INSTRUCTION:
Pull out of the data below the stretch of lines bounded by the one containing "bpy.context.scene.collection.objects.link(rigid_bodies[body])" and the one containing "obj.matrix_parent_inverse = Matrix.Identity(4)", both bounds included, unchanged.

--- start of GIVEN MATERIAL ---

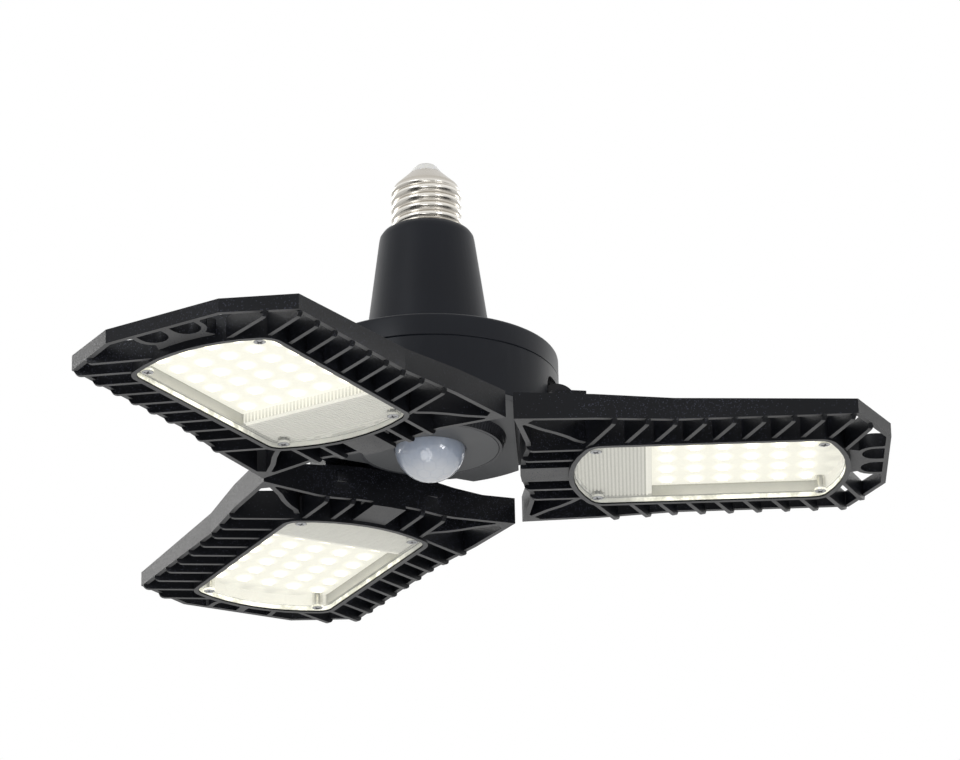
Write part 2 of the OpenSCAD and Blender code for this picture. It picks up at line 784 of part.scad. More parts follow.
// Fins, middle block, corner plates and corner struts between the tray and the hub end
module hub_end() {
    translate([panel_start - trim, -hub_block_w / 2, hub_block_low])
        cube([tray_x0 + 2 * trim - panel_start, hub_block_w, pad_top]);
    both_sides() {
        fin([tray_x0 + fin_root, hub_fin_y[0]], [panel_start + 0.8, hub_fin_y[0]]);
        fin([tray_x0 + 2 * fin_root, hub_fin_y[1]], [panel_start + end_dip, hub_fin_y[1]]);
        translate([0, 0, band_low])
            linear_extrude(pad_top) {
                polygon([[panel_start - trim, hub_end_w / 2 - 7], [panel_start + 2, hub_end_w / 2 - 7],
                         [panel_start + 7, hub_end_w / 2 - 1], [panel_start + 7, hub_end_w],
                         [panel_start - trim, hub_end_w]]);
                polygon(ribbon([[lens_x0 + 6.5, tray_y - 5], [lens_x0 + 1.5, tray_y - 1.5],
                                [lens_x0 - 1.5, tray_y + 2.5], [lens_x0 - 5.5, tray_y + 6.5],
                                [lens_x0 - 10.5, tray_y + 10.5], [panel_start + 2, hub_end_w / 2 - 4]],
                               strut_t));
            }
    }
}

// Web at the tip: a middle strut and two bowed outer ones, with a D-shaped window on each side
// of the middle strut, and a last fin
module tip_web() {
    stem = tray_x1 - trim;
    side = tip_x - band_t;
    outer_y = web_spread + strut_t / 2;
    c = [side - web_flat, web_spread - strut_t / 2 - web_r];
    both_sides() {
        translate([0, 0, band_low])
            linear_extrude(pad_top)
                difference() {
                    polygon(concat(
                        [[stem, -strut_t / 2], [tip_x, -strut_t / 2], [tip_x, outer_y + web_flare],
                         [side, outer_y + web_flare], [side - web_flare, outer_y], [c[0], outer_y]],
                        arc(c, web_r + strut_t, 90, 150, arc_steps),
                        [[stem, c[1] + web_r]]));
                    polygon(concat(
                        [[side, c[1] + web_r]],
                        [[c[0], c[1] + web_r]],
                        arc(c, web_r, 90, 270, 2 * arc_steps),
                        [[side, c[1] - web_r]]));
                }
        fin([tray_x1 - fin_root, web_spread],
            [tip_x - last_fin_share * tip_cut, (tip_w + last_fin_share * (body_w - tip_w)) / 2]);
    }
}

// Flat seat for the hinge bracket, with its screw bosses and the cheeks beside the hinge
module hinge_pad() {
    translate([pad_start, -pad_w / 2, pad_top - pad_t]) cube([pad_end - pad_start, pad_w, pad_t]);
    for (x = bracket_screw_x)
        both_sides()
            translate([x, bracket_screw_y, pad_top - bracket_screw_len - trim])
                cylinder(r = bracket_boss_r, h = bracket_screw_len);
    both_sides()
        translate([0, cheek_in + cheek_t / 2, 0])
            across(cheek_t)
                polygon([[cheek_start, pad_top - trim], [pad_end, pad_top - trim],
                         [pad_end, pad_top + cheek_h - cheek_fall],
                         [cheek_start + cheek_slope, pad_top + cheek_h],
                         [cheek_start, pad_top + cheek_h / 2]]);
}

module tray() {
    translate([0, 0, -rim_lip])
        linear_extrude(rim_lip + tray_back) polygon(lens_outline(tray_grow));
    for (s = panel_screws)
        translate([s[0], s[1], tray_depth]) cylinder(r = boss_post_r + 0.6, h = floor_t + trim);
}

module heat_sink(p)
    color("#26282c")
        at_panel(p)
            difference() {
                union() {
                    tray();
                    hinge_pad();
                    wall_top();
                    intersection() {
                        envelope();
                        union() {
                            band();
                            both_sides() side_fins();
                            back_ribs();
                            hub_end();
                            tip_web();
                        }
                    }
                }
                translate([0, 0, -rim_lip - trim])
                    linear_extrude(rim_lip + trim + tray_depth) polygon(lens_outline(slip));
                for (s = panel_screws)
                    translate([s[0], s[1], tray_depth - trim])
                        cylinder(r = lens_screw_r + bore_gap, h = lens_screw_tip - tray_depth + trim);
                for (x = bracket_screw_x)
                    both_sides()
                        translate([x, bracket_screw_y, pad_top - bracket_screw_len])
                            cylinder(r = bracket_screw_r + bore_gap, h = bracket_screw_len + trim);
            }

// Hinge

module hinge_bracket(p) {
    arm_start = bracket_start + arm_setback;
    arm = [[arm_start, pad_top], [bracket_end, pad_top], [bracket_end, bracket_top],
           touch([bracket_end, bracket_top], hinge, knuckle_r, 1), hinge,
           touch([arm_start, bracket_top], hinge, knuckle_r, -1), [arm_start, bracket_top]];
    color("#141517")
        at_panel(p)
            difference() {
                union() {
                    translate([bracket_start, -bracket_w / 2, pad_top])
                        cube([bracket_end - bracket_start, bracket_w, bracket_t]);
                    both_sides()
                        translate([0, bracket_w / 2 - knuckle_w / 2, 0])
                            across(knuckle_w) {
                                polygon(arm);
                                translate(hinge) circle(knuckle_r);
                            }
                }
                across(2 * bracket_w) translate(hinge) circle(pin_r + bore_gap);
                for (x = bracket_screw_x)
                    both_sides()
                        translate([x, bracket_screw_y, pad_top - trim]) {
                            cylinder(r = bracket_screw_r + bore_gap, h = bracket_t + 2 * trim);
                            translate([0, 0, trim + bracket_t - bracket_head_t])
                                cylinder(r = bracket_head_r + slip / 2, h = bracket_t + trim);
                        }
            }
}

module bracket_screws(p)
    color("#8d8f92")
        at_panel(p)
            for (x = bracket_screw_x)
                both_sides()
                    translate([x, bracket_screw_y, bracket_top - bracket_head_t]) {
                        cylinder(r = bracket_head_r, h = bracket_head_t);
                        translate([0, 0, -bracket_shank])
                            cylinder(r = bracket_screw_r, h = bracket_shank);
                    }

module hinge_pin(p)
    color("#9a9c9f")
        at_panel(p)
            translate([hinge_r, 0, hinge_above_lens])
                rotate([90, 0, 0])
                    translate([0, 0, -bracket_w / 2 - pin_head_t]) {
                        cylinder(r = pin_r, h = bracket_w + 2 * pin_head_t);
                        translate([0, 0, bracket_w + pin_head_t]) cylinder(r = pin_head_r, h = pin_head_t);
                    }

module hinge_nut(p)
    color("#9a9c9f")
        at_panel(p)
            translate([hinge_r, bracket_w / 2, hinge_above_lens])
                rotate([-90, 0, 0])
                    difference() {
                        cylinder(r = nut_r, h = pin_head_t, $fn = 6);
                        translate([0, 0, -trim]) cylinder(r = pin_r + bore_gap, h = pin_head_t + 2 * trim);
                    }

module friction_washers(p)
    color("#b4b6b8")
        at_panel(p)
            both_sides()
                translate([hinge_r, hub_knuckle_w / 2, hinge_above_lens])
                    rotate([-90, 0, 0])
                        difference() {
                            cylinder(r = washer_r, h = washer_t);
                            translate([0, 0, -trim])
                                cylinder(r = pin_r + washer_gap, h = washer_t + 2 * trim);
                        }

// Lens and lighting

module lens_cover(p)
    color([0.9, 0.93, 0.95, 0.45])
        at_panel(p)
            difference() {
                union() {
                    linear_extrude(lens_t) polygon(lens_outline(0));
                    for (s = panel_screws)
                        translate([s[0], s[1], lens_t / 2])
                            cylinder(r = boss_post_r, h = board_z - lens_t / 2);
                }
                for (s = panel_screws)
                    translate([s[0], s[1], -trim]) {
                        cylinder(r = lens_screw_r + bore_gap, h = board_z + 2 * trim);
                        cylinder(r = lens_screw_head_r + bore_gap, h = lens_head_t + trim);
                    }
            }

module lens_screws(p)
    color("#b8babc")
        at_panel(p)
            for (s = panel_screws)
                translate([s[0], s[1], 0]) {
                    cylinder(r = lens_screw_head_r, h = lens_head_t);
                    cylinder(r = lens_screw_r, h = lens_screw_tip - 0.2);
                }

// A ring that follows the lens's outline, from slip inside it, with room for the lens's posts
module lens_ring(h)
    linear_extrude(h)
        difference() {
            polygon(lens_outline(-slip));
            polygon(lens_outline(-slip - seal_w));
            for (s = panel_screws) translate(s) circle(boss_post_r + slip);
        }

module lens_gasket(p)
    color("#e4e4e0")
        at_panel(p)
            translate([0, 0, lens_t]) lens_ring(gasket_t);

// White frame round the chips, with a ribbed cover over the wiring
module reflector(p) {
    end_x = lens_x0 + cover_len;
    ribs = floor((cover_len - 4) / rib_pitch);
    first = end_x - rib_w - ribs * rib_pitch;
    color("#f6f6f2")
        at_panel(p)
            union() {
                translate([0, 0, seal_z]) lens_ring(board_z - seal_z);
                difference() {
                    intersection() {
                        translate([0, 0, seal_z])
                            linear_extrude(board_z) polygon(lens_outline(-slip - seal_w / 2));
                        across(lens_w)
                            polygon([[lens_x0, seal_z], [end_x, seal_z], [end_x, board_z],
                                     [end_x - cover_plate_t, board_z],
                                     [end_x - cover_plate_t, seal_z + cover_plate_t],
                                     [lens_x0, seal_z + cover_plate_t]]);
                    }
                    for (s = panel_screws)
                        translate([s[0], s[1], 0]) cylinder(r = boss_post_r + slip, h = board_z + trim);
                }
                difference() {
                    intersection() {
                        translate([0, 0, seal_z - rib_h])
                            linear_extrude(2 * rib_h) polygon(lens_outline(-2 * slip - seal_w));
                        for (k = [0:ribs - 1])
                            translate([first + k * rib_pitch, -lens_w / 2, seal_z - rib_h])
                                cube([rib_w, lens_w, 2 * rib_h]);
                    }
                    for (s = panel_screws)
                        translate([s[0], s[1], 0]) cylinder(r = boss_post_r + slip, h = board_z + trim);
                }
            }
}

module led_board(p)
    color("#f2f2ee")
        at_panel(p)
            translate([0, 0, board_z])
                linear_extrude(board_t)
                    difference() {
                        polygon(lens_outline(-slip));
                        for (s = panel_screws) translate(s) circle(lens_screw_r + slip);
                    }

module leds(p)
    color("#fff3c4")
        at_panel(p)
            for (i = [0:led_columns - 1], j = [0:led_rows - 1])
                translate([lens_x0 + led_first + i * led_pitch_x,
                           (j - (led_rows - 1) / 2) * led_pitch_y, board_z - led_t / 2])
                    cube([led_size, led_size, led_t], center = true);

screw_shell();
base_insulator();
centre_contact();
neck_cap();
lower_housing();
housing_screws();
bottom_cover();
sensor_ring();
sensor_plate();
sensor_dome();
infrared_element();
sensor_board();
driver_board();
for (p = panels) {
    heat_sink(p);
    hinge_bracket(p);
    bracket_screws(p);
    hinge_pin(p);
    hinge_nut(p);
    friction_washers(p);
    lens_cover(p);
    lens_screws(p);
    lens_gasket(p);
    reflector(p);
    led_board(p);
    leds(p);
}
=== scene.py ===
import json
import math

import bmesh
import bpy
import numpy as np
from mathutils import Matrix, Vector

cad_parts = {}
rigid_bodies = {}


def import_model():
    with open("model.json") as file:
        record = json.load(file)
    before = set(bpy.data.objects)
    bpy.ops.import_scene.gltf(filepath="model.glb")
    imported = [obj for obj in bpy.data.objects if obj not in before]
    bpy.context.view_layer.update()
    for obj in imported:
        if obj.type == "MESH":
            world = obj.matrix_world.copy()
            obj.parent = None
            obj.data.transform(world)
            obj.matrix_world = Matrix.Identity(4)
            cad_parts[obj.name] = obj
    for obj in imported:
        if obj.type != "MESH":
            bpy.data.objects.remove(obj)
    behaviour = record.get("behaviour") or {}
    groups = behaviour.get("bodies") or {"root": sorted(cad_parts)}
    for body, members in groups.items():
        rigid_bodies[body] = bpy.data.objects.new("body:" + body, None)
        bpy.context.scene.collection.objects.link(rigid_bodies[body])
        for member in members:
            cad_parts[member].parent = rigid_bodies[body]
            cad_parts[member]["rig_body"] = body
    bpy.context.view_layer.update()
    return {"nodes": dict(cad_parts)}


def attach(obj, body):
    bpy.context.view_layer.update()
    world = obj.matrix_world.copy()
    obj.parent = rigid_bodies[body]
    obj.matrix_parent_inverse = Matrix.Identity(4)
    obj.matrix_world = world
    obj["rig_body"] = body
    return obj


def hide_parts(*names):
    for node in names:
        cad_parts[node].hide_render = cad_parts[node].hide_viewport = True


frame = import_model()
nodes = frame["nodes"]

# Lengths in the tables are in mm, but softReach is in metres, and the scales of noise and cells are per
# metre. Heights count from the top of the neck, and on a panel from its lens face
mm = 0.001
panels = (1, 2, 3)
panelStep = math.radians(120)
lensPlane = -97.5  # height of the lens faces in mm, from the top of the neck
black = (0.0, 0.0, 0.0)
white = (1.0, 1.0, 1.0)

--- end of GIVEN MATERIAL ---

TASK RESULT:
        bpy.context.scene.collection.objects.link(rigid_bodies[body])
        for member in members:
            cad_parts[member].parent = rigid_bodies[body]
            cad_parts[member]["rig_body"] = body
    bpy.context.view_layer.update()
    return {"nodes": dict(cad_parts)}


def attach(obj, body):
    bpy.context.view_layer.update()
    world = obj.matrix_world.copy()
    obj.parent = rigid_bodies[body]
    obj.matrix_parent_inverse = Matrix.Identity(4)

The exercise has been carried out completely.